With abundant geothermal heat lying beneath its frozen surface, Iceland produces 72 percent of its electricity from hydro and geothermal sources. Iceland’s abundant volcanic activity makes it a prime location for flash geothermal plants. Mitsubishi Heavy Industries (MHI), in a consortium with Balcke-Duerr GmbH, is building two 40 MW flash power plants at Reykjavik Energy’s geothermal facility in Hellisheidi. They are the ninth and tenth geothermal plants MHI has provided to the city-owned power provider. Upon completion, Reykjavik Energy’s cumulative geothermal capacity will be 340 MW.
In general, if geothermal water temperatures are high enough to generate medium to large capacity plants (20 MW or more), flash cycle is economic and efficient. Although MHI can build both binary and flash cycle units, it generally concentrates on medium and large capacity geothermal projects with flash cycle because they are less expensive to design and build. MHI has resolved corrosion issues in its flash and binary designs by using anti-corrosive material such as stainless steel or titanium. MHI has 2,500 MW of flash cycle plant capacity in Japan, Iceland, the U.S., Mexico, the Philippines, Indonesia, New Zealand, Costa Rica, El Salvador and Kenya.
Geothermal in the Oil Patch
New technology might also enable another form of geothermal energy, taken straight from oil wells. In the 1930s, oil producers routinely flared natural gas, not realizing they had tapped a valuable commodity. Today, oil and gas producers pump billions of barrels of heated water out of production wells and truck it to distant sites for disposal. That currently is potentially wasted energy.
So-called “produced water” or “produced water cut” exists in many U.S oil and gas producing regions. Produced water can range from 200 F to more than 400 F, meaning it could produce geothermal electricity with either binary or flash technology. Electricity could be used on-site to reduce grid power costs and might even generate enough electricity to sell to the grid.
Dr. David Blackwell, professor of geological sciences at Southern Methodist University in Dallas, along with Jeff Tester of MIT completed a year-long evaluation of the potential for engineered geothermal resources for DOE. He is a proponent of geothermal energy from oil and gas wells. “We have hundreds of thousands of wells in Texas with temperatures over 300 F,” says Blackwell, “and lots of gas wells on the Gulf Coast over 400 F.”
Developers try to design wells to minimize water flow because water is costly to dispose of. Blackwell describes how roads northwest and southwest of Dallas are heavy with tanker trucks hauling wastewater from gas wells. In 2002 alone, Texas produced 12 billion barrels of wastewater.

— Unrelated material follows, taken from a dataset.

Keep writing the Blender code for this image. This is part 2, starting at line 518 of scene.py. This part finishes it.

In making his case for how that heated water could be put to better use he cites a test plant at Brazoria near Houston. There, water with a temperature of 300 F produced 1 MW of electricity for five years with no detectable drawdown of the well. The well produced 500 kW from the heat and 500 kW from natural gas encapsulated in the water. In a geopressured resource, natural gas is dissolved in the water. A barrel of geopressured water contains at least 20 to 30 standard cubic feet of natural gas. Estimates suggest that the Brazoria test could have produced 3 MW for 20 years.
“Using conventional technology, the resource would eventually draw down,” says Blackwell. That’s because water is being produced at 5,000 to 10,000 psi, making it difficult to reinject. However, as pressures drop, water conceivably could be reinjected to the same reservoir. At the same time, heat stored in the rock that was not extracted by the initial water production could also be recovered.

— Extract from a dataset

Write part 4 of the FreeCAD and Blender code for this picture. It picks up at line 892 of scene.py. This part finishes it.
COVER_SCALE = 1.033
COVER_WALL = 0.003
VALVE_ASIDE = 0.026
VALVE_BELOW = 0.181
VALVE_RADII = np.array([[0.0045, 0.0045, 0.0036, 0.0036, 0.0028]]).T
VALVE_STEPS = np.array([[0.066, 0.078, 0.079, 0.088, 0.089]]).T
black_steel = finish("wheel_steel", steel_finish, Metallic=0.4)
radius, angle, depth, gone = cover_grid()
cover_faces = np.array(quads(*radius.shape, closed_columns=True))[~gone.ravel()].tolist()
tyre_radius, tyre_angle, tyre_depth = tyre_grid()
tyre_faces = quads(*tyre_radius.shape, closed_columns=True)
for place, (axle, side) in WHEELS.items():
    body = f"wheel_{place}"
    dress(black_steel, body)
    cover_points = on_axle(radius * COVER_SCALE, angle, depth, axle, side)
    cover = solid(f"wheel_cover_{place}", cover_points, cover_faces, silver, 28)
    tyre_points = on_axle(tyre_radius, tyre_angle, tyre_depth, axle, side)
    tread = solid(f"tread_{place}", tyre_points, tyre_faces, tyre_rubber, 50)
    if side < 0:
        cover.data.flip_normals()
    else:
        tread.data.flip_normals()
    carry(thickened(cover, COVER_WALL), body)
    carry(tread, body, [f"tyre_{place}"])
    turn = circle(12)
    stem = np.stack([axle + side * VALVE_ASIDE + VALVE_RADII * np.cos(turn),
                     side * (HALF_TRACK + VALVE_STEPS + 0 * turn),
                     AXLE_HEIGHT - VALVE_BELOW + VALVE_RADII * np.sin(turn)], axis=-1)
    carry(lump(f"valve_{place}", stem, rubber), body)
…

A high degree of certainty also exists as to precisely where such resources are in Texas. That’s because they reside in low permeability sandstone reservoirs instead of laying hidden under granite as in most of the western U.S. In Texas alone, Blackwell says the total resource base could support hundreds of thousands of megawatts.
Another plus is that some geopressured areas in Texas are close to urban centers including Houston, which will likely always be transmission constrained. “One reason Texas has so much installed capacity is that oil fields are so energy intensive,” he said. “The thermal energy already below those very fields could provide additional power right where it’s needed.”
To get the power onto the wires, Blackwell envisions several dozen wells clustered together on a relatively small tract with portable geothermal units that could be moved from well to well on a flatbed truck. Such clusters could produce from 10 MW to 50 MW, well within the range considered viable for grid connection. Hot well water could also be delivered up to 30 miles from the source and transported via pipeline, losing only a couple of degrees of heat.
Like other energy sources, the politics of funding further research and development, as well as extending various tax incentives, complicate geothermal development. The Energy Policy Act treated geothermal well and called for additional funding, says NREL’s Bruce Green. Since passage of EPACT in 2005 however, the Bush Administration and the Office of Budget Management have said they want to cut funding and incentives in half because they view geothermal technology as mature and ready to go it alone.
“Congress has passed a $5 million geothermal program and the Senate a $23.5 million program,” says Gawell. DOE continues to push a $5 million program. Gawell says the industry could use up to $60 million to share the cost of new technology and project development.
One challenge comes in identifying resources with a high degree of certainty, and Gawell points to some recent successes. “We had the geothermal resource exploration and development (GRED) program that supported cost-shared drilling in a brand new area. Some projects coming on line tie right back to that GRED funding.” He adds that there remains a great deal of R&D that needs to be done in the power cycle in terms of low temperature power conversion and ways to deal with corrosion. He argues, however, that subsurface technology and resource assessment are the top priorities.
Gawell says that back in the 1920s, the oil industry essentially said “We’re done; there’s nothing more to find,” thinking all the sites in the country they could see had been developed. Modern geophysics and technology allowed additional discoveries.
That may be where the country curently is with geothermal, Gawell says, noting that a 1978 U.S. geological survey reported that 90 percent of U.S. geothermal potential is hidden with no obvious surface manifestations. “We need a better way to find it.”